**WORK INSTRUCTIONS**
Check every line below for the string "joints", and copy the lines that contain it.
================================
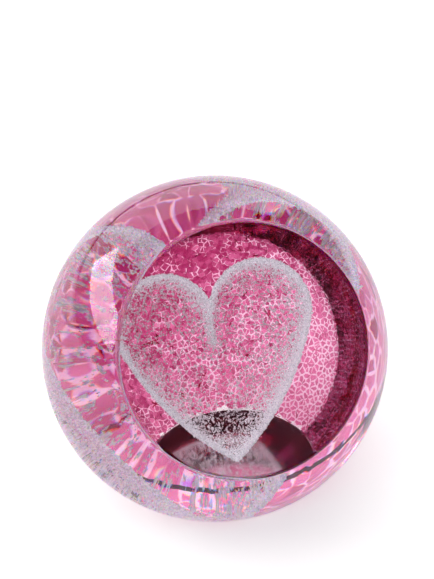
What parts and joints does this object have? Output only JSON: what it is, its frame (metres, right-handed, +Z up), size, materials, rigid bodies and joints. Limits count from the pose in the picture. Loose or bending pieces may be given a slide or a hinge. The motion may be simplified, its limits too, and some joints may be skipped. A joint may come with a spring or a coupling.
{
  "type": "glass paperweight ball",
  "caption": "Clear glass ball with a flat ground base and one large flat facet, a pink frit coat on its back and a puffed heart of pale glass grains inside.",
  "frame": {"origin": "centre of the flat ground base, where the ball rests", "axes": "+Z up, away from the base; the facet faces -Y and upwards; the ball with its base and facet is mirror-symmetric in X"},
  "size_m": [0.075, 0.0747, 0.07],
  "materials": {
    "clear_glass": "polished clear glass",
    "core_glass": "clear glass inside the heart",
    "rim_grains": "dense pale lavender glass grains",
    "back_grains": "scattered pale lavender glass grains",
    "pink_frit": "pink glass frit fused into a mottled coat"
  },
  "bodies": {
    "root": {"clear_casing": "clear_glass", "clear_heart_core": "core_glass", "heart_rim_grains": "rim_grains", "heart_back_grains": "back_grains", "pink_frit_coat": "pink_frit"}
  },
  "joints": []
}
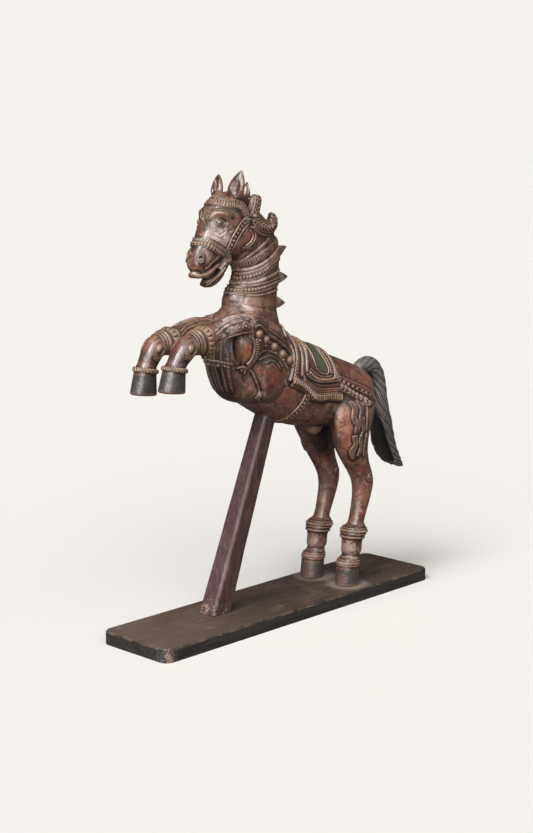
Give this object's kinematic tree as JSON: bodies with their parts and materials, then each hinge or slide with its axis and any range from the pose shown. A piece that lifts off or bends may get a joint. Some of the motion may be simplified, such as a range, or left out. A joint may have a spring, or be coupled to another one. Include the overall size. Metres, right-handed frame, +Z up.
================================
**RESPONSE FOR THIS EXERCISE**
What parts and joints does this object have? Output only JSON: what it is, its frame (metres, right-handed, +Z up), size, materials, rigid bodies and joints. Limits count from the pose in the picture. Loose or bending pieces may be given a slide or a hinge. The motion may be simplified, its limits too, and some joints may be skipped. A joint may come with a spring or a coupling.
  "joints": []